А потом нас снова привезли в Харьков, в детскую трудовую коммуну… Приехали, вышли из автобуса, смотрю – асфальтированные дорожки, клумбы, розы цветут, чистота везде… Выходит к нам секретарь совета командиров – тюбетеечка, гимнастерочка, полу-галифе, гамаши, ботиночки. Красота! Построили нас и – в Громкий клуб. Сели. Выходит Макаренко, представился и говорит, что, смотрите, у нас никакого забора нет, никого мы тут не держим насильно. Сами походите, посмотрите. Будете работать. Будете учиться. Вопросы есть?
Какие там у нас вопросы… И распределили нас по отрядам. А было нас человек пятьдесят. В комнате нас оказалось четыре человека. Условия прекрасные. Меня спрашивают, умею ли я натирать полы. Я сказал, что представления не имею. Мне объясняют, что надо намазать пол мастикой, чтобы просохла, и так далее. А теперь – в баню. Там нас подстригли. Смотрю, моей одежды нет, а дают другую, хорошую одежду. А старую одежонку облили керосином и сожгли. Я посмотрел в зеркало – о, красавец мужчина.

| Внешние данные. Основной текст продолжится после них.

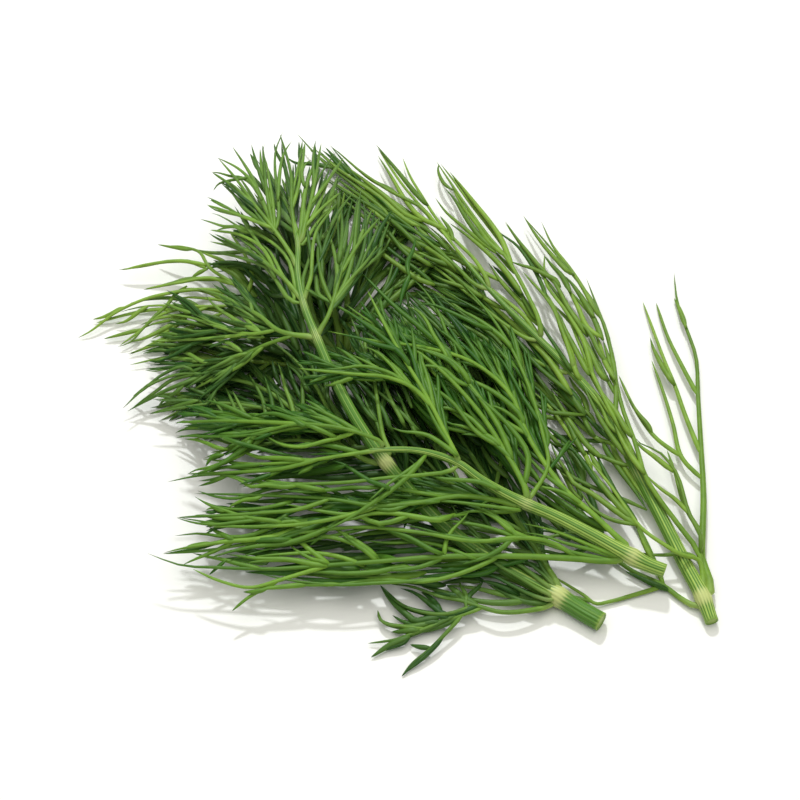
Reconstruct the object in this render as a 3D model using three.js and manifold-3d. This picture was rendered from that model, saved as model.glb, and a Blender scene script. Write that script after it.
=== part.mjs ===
// A loose bunch of fresh dill: four cut fronds lying on a flat surface in a low heap, with the cut
// ends together at the front right and the feathery tips fanned out to the back and the left.
// Each frond is a stalk with swollen joints, and the leaves that grow from its joints.
// Units are millimetres, +Z is up, and the surface under the bunch is z = 0.

import * as THREE from 'three';
import { mergeVertices } from 'three/addons/utils/BufferGeometryUtils.js';
import Module from 'manifold-3d';

// The heap is laid out on an oblique drawing, as someone standing over the surface sees it.
// A point is [across, up the drawing, height above the surface], and `placed` finds it in space.
const EYE_DISTANCE = 490;
const EYE_ELEVATION = THREE.MathUtils.degToRad(55);
// The middle of the bunch's footprint, measured from the drawing's origin.
const FOOTPRINT_MIDDLE = new THREE.Vector3(-1.3, 3.7, 0);

const GAP = 0.3; // clear space kept between two pieces that meet
const JOINT_SWELL = 1.22; // a joint's radius over the stalk's
const JOINT_REACH = 2.4; // how far a joint's swelling runs along the stalk, each way
const STALK_SIDES = 8;
const AXIS_TIP = 0.24; // radius where a leaf's axis ends
const AXIS_SIDES = 4;
const TWIG_RADIUS = 0.42;
const TWIG_TIP = 0.2;
const TWIG_SIDES = 3;
const THREAD_RADIUS = 0.3;
const THREAD_SIDES = 3;
const THREAD_SPACING = 16; // one thread for each such length of an axis or a twig
const THREAD_LENGTH = 11;
const THREAD_ANGLE = THREE.MathUtils.degToRad(24);

const STALK_COLOUR = 0x7fa33f;
const FRESH_LEAF = 0x4f8f2e;
const BRIGHT_LEAF = 0x6ba536;
const DEEP_LEAF = 0x3a7230;

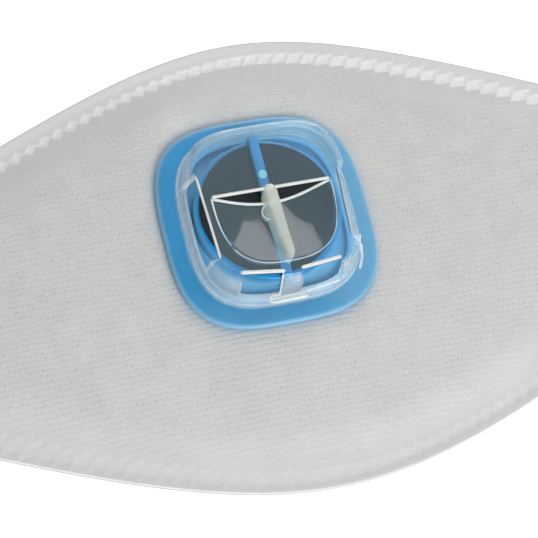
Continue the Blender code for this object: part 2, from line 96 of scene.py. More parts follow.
# --- Camera, lights and floor ---
CAMERA_LENS = 119.7  # on a 36 mm sensor
CAMERA_PLACE = (-0.0920, -0.1240, 0.3587)
CAMERA_RIGHT = Vector((0.9588, -0.2393, 0.1532))
CAMERA_BACK = Vector((-0.2261, -0.3157, 0.9215))
WORLD_POWER, FLOOR_POWER = 0.59, 0.45
FLOOR_HALF, FLOOR_DROP = 3.0, 0.0002


def make_camera():
    """Close-up from the upper front, a little to the left and below."""
    data = bpy.data.cameras.new("camera")
    data.sensor_width = 36.0
    data.lens = CAMERA_LENS
    data.clip_start, data.clip_end = 0.01, 20.0
    camera = bpy.data.objects.new("camera", data)
    scene.collection.objects.link(camera)
    back = CAMERA_BACK.normalized()
    up = back.cross(CAMERA_RIGHT.normalized()).normalized()
    turn = Matrix((up.cross(back), up, back)).transposed()
    camera.matrix_world = Matrix.Translation(CAMERA_PLACE) @ turn.to_4x4()
    scene.camera = camera


def area_light(name, place, target, size, power, colour=(1, 1, 1)):
    """A soft panel of light facing the target, its width level."""
    data = bpy.data.lights.new(name, "AREA")
    data.shape = "RECTANGLE"
    data.size, data.size_y = size
    data.energy = power
    data.color = colour
    lamp = bpy.data.objects.new(name, data)
    away = (Vector(place) - Vector(target)).normalized()
    width = Vector((-away.y, away.x, 0)).normalized()
    turn = Matrix((width, away.cross(width), away)).transposed()
    lamp.matrix_world = Matrix.Translation(place) @ turn.to_4x4()
    scene.collection.objects.link(lamp)


def make_studio():
    """Soft white room, three panels of light, and a pale floor that is clear from below."""
    world = bpy.data.worlds.new("studio")
    world.use_nodes = True
    sky = world.node_tree.nodes["Background"].inputs
    sky["Color"].default_value = (0.99, 0.99, 1.0, 1)
    sky["Strength"].default_value = WORLD_POWER
    scene.world = world
    scene.view_settings.view_transform = "Standard"
    middle = (0, 0, 0.01)
    area_light("key", (0.25, -0.90, 0.62), middle, (0.8, 0.5), 10.2)
    area_light("softbox", (0.28, 0.58, 0.80), middle, (0.36, 0.22), 0.80, (1.0, 0.88, 0.80))
    area_light("back", (0.36, 0.86, 0.34), middle, (0.5, 0.3), 3.4)

    look = Look("floor", (0.90, 0.90, 0.90), 0.7)
    look.feed(look.shader, Emission_Color=(1, 1, 1, 1), Emission_Strength=FLOOR_POWER)
    mix = look.feed(look.node("MixShader"), Fac=look.node("NewGeometry").outputs["Backfacing"])
    look.put(mix.inputs[1], look.shader.outputs["BSDF"])
    look.put(mix.inputs[2], look.node("BsdfTransparent").outputs["BSDF"])
    look.feed(look.tree.nodes["Material Output"], Surface=mix.outputs["Shader"])
    corners = [(x * FLOOR_HALF, y * FLOOR_HALF, -FLOOR_DROP)
               for x, y in ((-1, -1), (1, -1), (1, 1), (-1, 1))]
    new_object("floor", corners, [(0, 1, 2, 3)], [look.material], smooth=False)


# --- Materials ---
class Look:
    """A Principled material and shorthand for wiring nodes into it."""

    def __init__(self, name, colour, roughness, **constant):
        self.material = bpy.data.materials.new(name)
        self.material.use_nodes = True
        self.tree = self.material.node_tree
        self.shader = self.tree.nodes["Principled BSDF"]
        self.feed(self.shader, Base_Color=(*colour, 1), Roughness=roughness, **constant)

    def node(self, kind, **values):
        made = self.tree.nodes.new("ShaderNode" + kind)
        for name, value in values.items():
            setattr(made, name, value)
        return made

    def put(self, socket, value):
        """Link a socket to another node's output, or give it a constant value."""
        if isinstance(value, bpy.types.NodeSocket):
            self.tree.links.new(value, socket)
        else:
            socket.default_value = value

    def feed(self, node, **inputs):
        for name, value in inputs.items():
            self.put(node.inputs[name.replace("_", " ")], value)
        return node

    def math(self, operation, *values, kind="Math"):
        made = self.node(kind, operation=operation)
        for socket, value in zip(made.inputs, values):
            self.put(socket, value)
        return made.outputs[0]

    def times(self, a, b):
        return self.math("MULTIPLY", a, b)

    def plus(self, a, b):
        return self.math("ADD", a, b)

    def minus(self, a, b):
        return self.math("SUBTRACT", a, b)

    def remap(self, value, low, high, to_low=0.0, to_high=1.0):
        made = self.node("MapRange", interpolation_type="SMOOTHSTEP")
        self.feed(made, Value=value, From_Min=low, From_Max=high, To_Min=to_low, To_Max=to_high)
        return made.outputs["Result"]

    def mix(self, factor, a, b):
        made = self.feed(self.node("Mix", data_type="RGBA"), Factor=factor)
        for socket, value in ((made.inputs[6], a), (made.inputs[7], b)):
            self.put(socket, value if isinstance(value, bpy.types.NodeSocket) else (*value, 1))
        return made.outputs[2]

    def where(self, layer=None, scale=(1, 1, 1)):
        """Cloth coordinates in millimetres from a UV layer, or the object's own, scaled."""
        if layer:
            source, unit = self.node("UVMap", uv_map=layer).outputs["UV"], 1.0
        else:
            source, unit = self.node("TexCoord").outputs["Object"], 1 / MM
        made = self.feed(self.node("Mapping"), Vector=source, Scale=[unit * s for s in scale])
        return made.outputs["Vector"]

    def noise(self, vector, scale, detail=3.0, roughness=0.55, distortion=0.0):
        made = self.feed(self.node("TexNoise"), Vector=vector, Scale=scale, Detail=detail,
                         Roughness=roughness, Distortion=distortion)
        return made.outputs["Fac"]

    def attribute(self, name):
        return self.node("Attribute", attribute_name=name).outputs["Fac"]

    def bump(self, height, distance):
        made = self.feed(self.node("Bump"), Distance=distance, Height=height)
        self.feed(self.shader, Normal=made.outputs["Normal"])


def tint(colour, share):
    return [min(c * share, 1) for c in colour]


def weld_teeth(look):
    """The ultrasonic weld's slanted teeth, all upright in the same way, stepped along the seam."""
    rise, along, slope = (look.attribute(name) for name in ("seam_rise", "seam_along", "seam_slope"))
    lean = look.minus(1.0, look.times(slope, WELD_LEAN))
    shift = look.math("DIVIDE", look.times(rise, WELD_LEAN), lean)
    count = look.math("ROUND", look.math("DIVIDE", look.minus(along, shift), WELD_PITCH / MM))
    past = look.minus(along, look.times(count, WELD_PITCH / MM))
    up = look.math("MULTIPLY_ADD", slope, past, rise)
    side = look.math("ABSOLUTE", look.math("MULTIPLY_ADD", up, -WELD_LEAN, past))
    tilt = look.math("MULTIPLY_ADD", look.math("MAXIMUM", slope, 0.0), WELD_TURN, WELD_TILT)
    end = look.math("ABSOLUTE", look.math("MULTIPLY_ADD", past, tilt, up))
    tooth = look.remap(side, WELD_HALF / MM - SIDE_BLUR, WELD_HALF / MM + SIDE_BLUR, 1.0, WELD_BETWEEN)
    ends = look.remap(end, WELD_HEIGHT / MM - END_BLUR, WELD_HEIGHT / MM + END_BLUR, 1.0, 0.0)
    return look.times(tooth, ends)


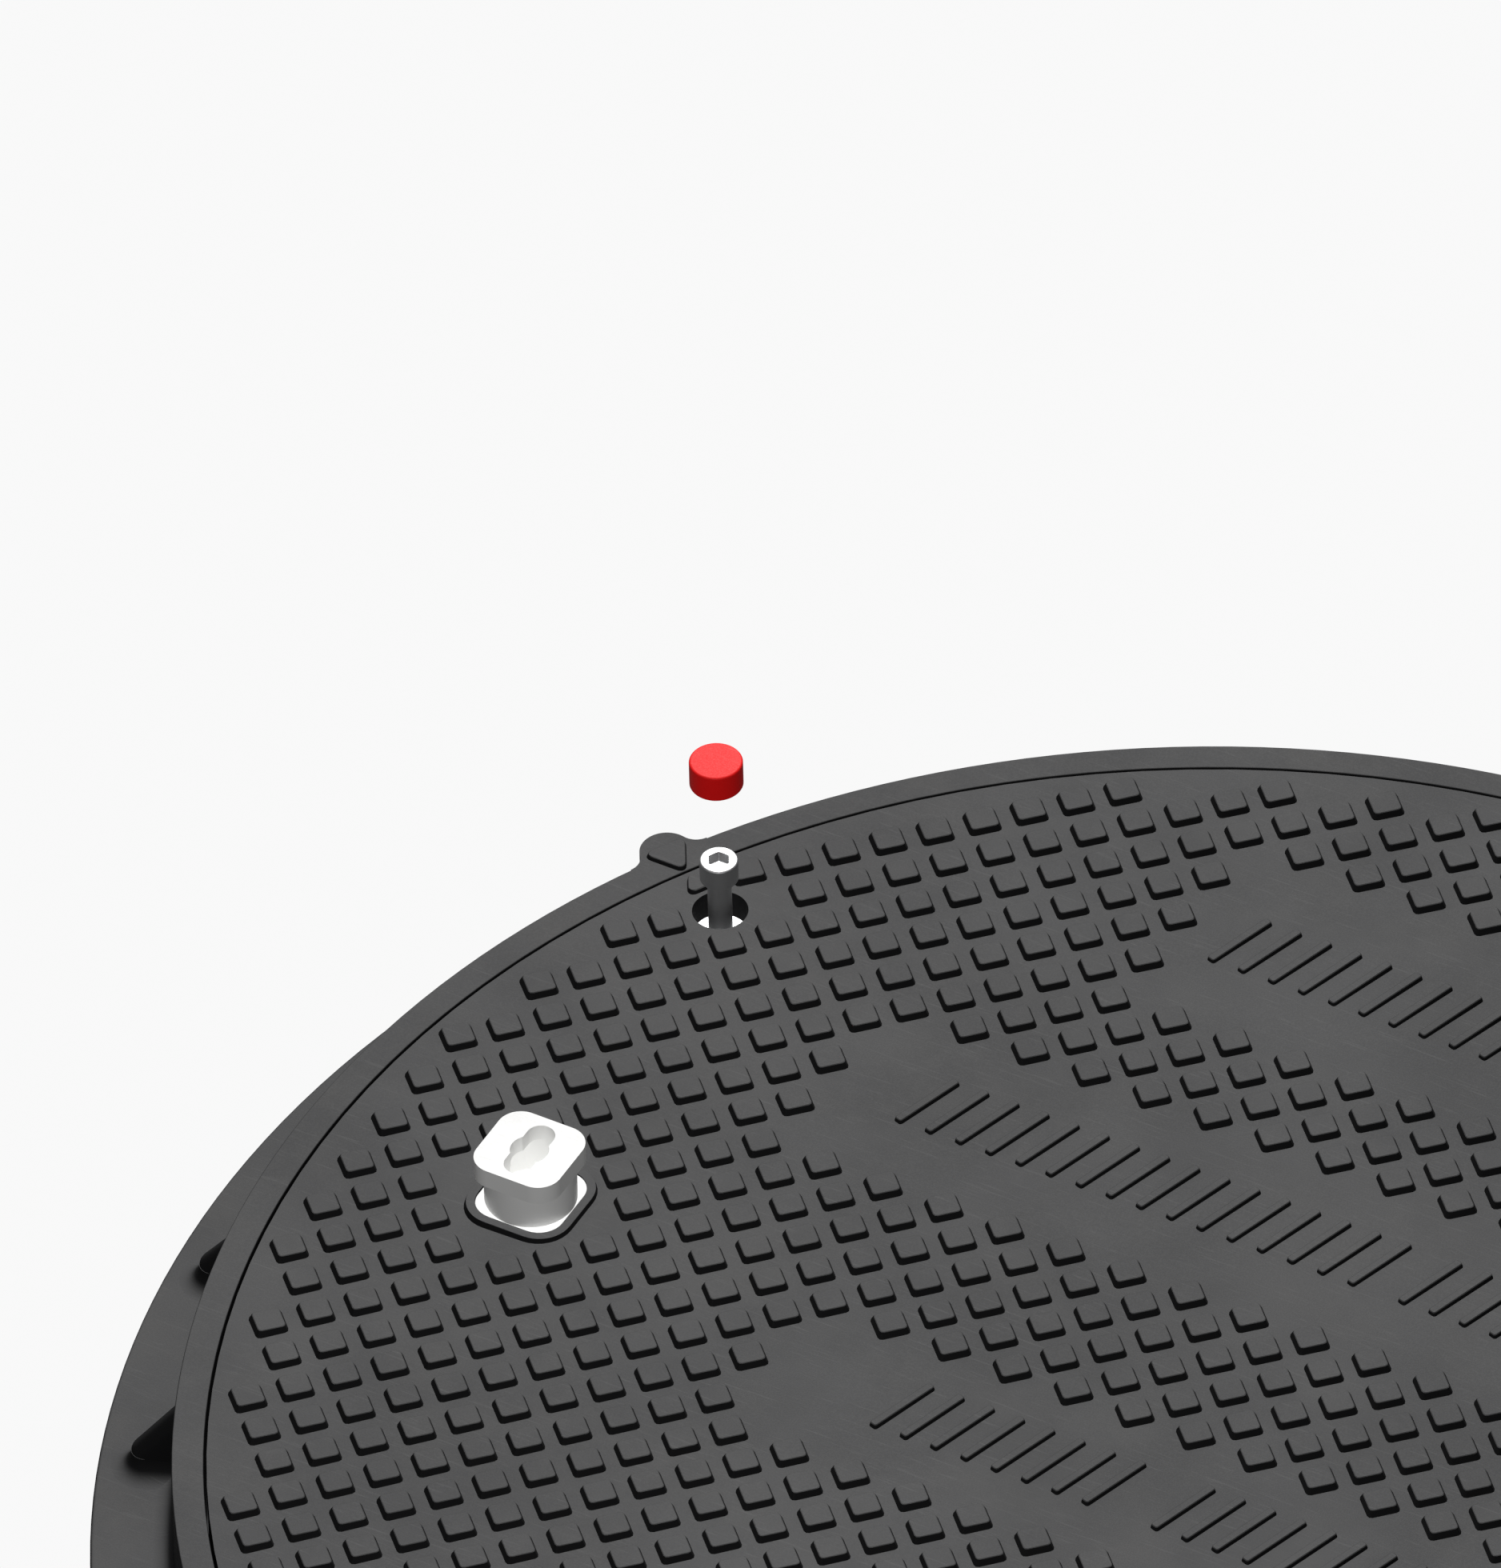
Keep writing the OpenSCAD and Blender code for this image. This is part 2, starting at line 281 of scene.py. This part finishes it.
# Fine moulded or worked grain: a normal, the grain itself and slow cloudy mottling
def buildGrain():
    group, given, out = newGroup("surfaceGrain", {"Fineness": 900.0, "Upright": 1.0, "Depth": 0.00004},
                                 {"Grain": "Float", "Mottle": "Float", "Normal": "Vector"})
    place = addNode(group, "TexCoord")
    stretch = addNode(group, "CombineXYZ", {"X": 1, "Y": 1})
    link(group, given.outputs["Upright"], stretch.inputs["Z"])
    scaled = addNode(group, "VectorMath", operation="MULTIPLY")
    link(group, place.outputs["Object"], scaled.inputs[0])
    link(group, stretch.outputs["Vector"], scaled.inputs[1])
    grain = addNode(group, "TexNoise", effects["grain"])
    link(group, scaled.outputs["Vector"], grain.inputs["Vector"])
    link(group, given.outputs["Fineness"], grain.inputs["Scale"])
    mottle = addNode(group, "TexNoise", effects["mottle"])
    link(group, place.outputs["Object"], mottle.inputs["Vector"])
    bump = addNode(group, "Bump", {"Strength": 1.0})
    link(group, given.outputs["Depth"], bump.inputs["Distance"])
    link(group, grain.outputs["Fac"], bump.inputs["Height"])
    link(group, grain.outputs["Fac"], out.inputs["Grain"])
    link(group, ramp(group, mottle.outputs["Fac"], effects["mottleLimits"]), out.inputs["Mottle"])
    link(group, bump.outputs["Normal"], out.inputs["Normal"])
    return group


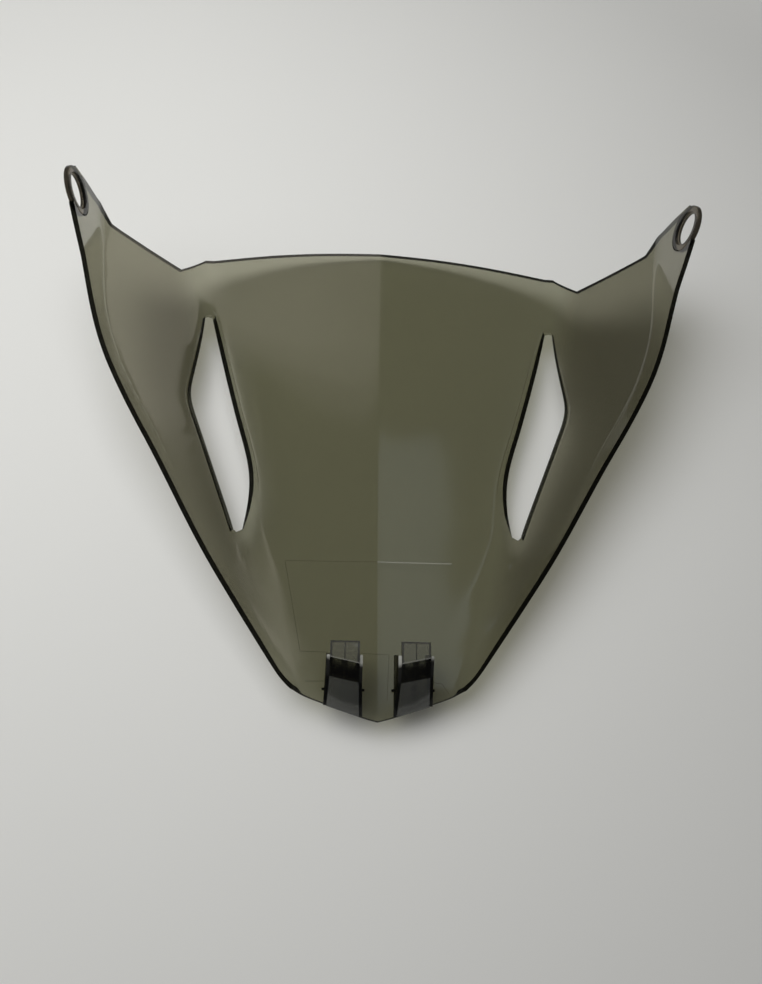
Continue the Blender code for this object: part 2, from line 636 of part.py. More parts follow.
def main():
    """Build the whole screen."""
    for thing in list(bpy.data.objects):
        bpy.data.objects.remove(thing, do_unlink=True)
    smoked = make_material("smoked_polycarbonate", (0.16, 0.155, 0.11), 0.06, 0.6)
    eyelet_skin = make_material("eyelet_polycarbonate", (0.24, 0.22, 0.18), 0.25, 0.8)
    make_screen(smoked)
    for side, word in ((-1, "left"), (1, "right")):
        make_eyelet(word, side, eyelet_skin)
    left_clip = make_clip("left", -1, smoked)
    make_mirrored(left_clip, "hook_clip_right", smoked)


main()
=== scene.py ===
"""Scooter windshield screen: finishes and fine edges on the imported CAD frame.

The screen lies on its outer face on a pale table. Every piece is a copy of its CAD node whose
loose triangles are merged, rounded off and given its moulded plastic.
"""

import math

import bmesh
import bpy
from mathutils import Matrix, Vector
from mathutils.bvhtree import BVHTree


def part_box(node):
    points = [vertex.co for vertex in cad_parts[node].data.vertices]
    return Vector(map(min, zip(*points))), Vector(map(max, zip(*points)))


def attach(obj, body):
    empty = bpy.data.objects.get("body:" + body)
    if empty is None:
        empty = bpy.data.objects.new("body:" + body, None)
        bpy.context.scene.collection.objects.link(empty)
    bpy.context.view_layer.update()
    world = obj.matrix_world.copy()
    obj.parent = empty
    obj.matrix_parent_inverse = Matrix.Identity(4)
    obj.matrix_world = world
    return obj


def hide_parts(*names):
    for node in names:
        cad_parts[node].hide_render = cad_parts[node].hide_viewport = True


bl_info = {
    "name": "Windshield screen",
    "version": (1, 0, 0),
    "blender": (4, 5, 0),
    "location": "3D View > Sidebar > Screen",
    "description": "Builds the smoked windshield screen, its clips, its eyelets and a table",
    "category": "Object",
}

MM = 0.001
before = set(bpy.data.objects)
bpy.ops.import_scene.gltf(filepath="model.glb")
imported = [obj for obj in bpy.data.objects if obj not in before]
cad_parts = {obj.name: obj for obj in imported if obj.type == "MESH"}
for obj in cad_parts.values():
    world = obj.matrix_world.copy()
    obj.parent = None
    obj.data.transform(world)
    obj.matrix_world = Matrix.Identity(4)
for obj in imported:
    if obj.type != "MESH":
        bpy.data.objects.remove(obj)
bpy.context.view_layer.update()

# Meshes.
MERGE_GAP = 1e-6
QUAD_BEND = math.radians(40)
QUAD_SKEW = math.radians(50)
CORNER_ANGLE = math.radians(28)    # a crease that turns by more keeps a sharp corner
BEVEL_ANGLE = math.radians(34)
SHADE_ANGLE = math.radians(40)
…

Потом нас познакомили с заводом электросверлилок и фотоаппаратов, чтобы мы определились, где работать.
Я пошел на завод фотоаппаратов, в механический цех. Смотрю, там станки токарные, револьверные, строгальные… Тогда я не знал, как они называются. Посмотрел. Но механический цех почему-то не очень понравился. Пошел в оптический цех. На первом этаже – обдирочный цех, туда я не пошел. А сразу – на второй этаж. Коммунарки в белых халатах, в шапочках. Мне говорят, что здесь работают с оптикой. Тут мне понравилось. И сразу заявил: хочу в оптический цех.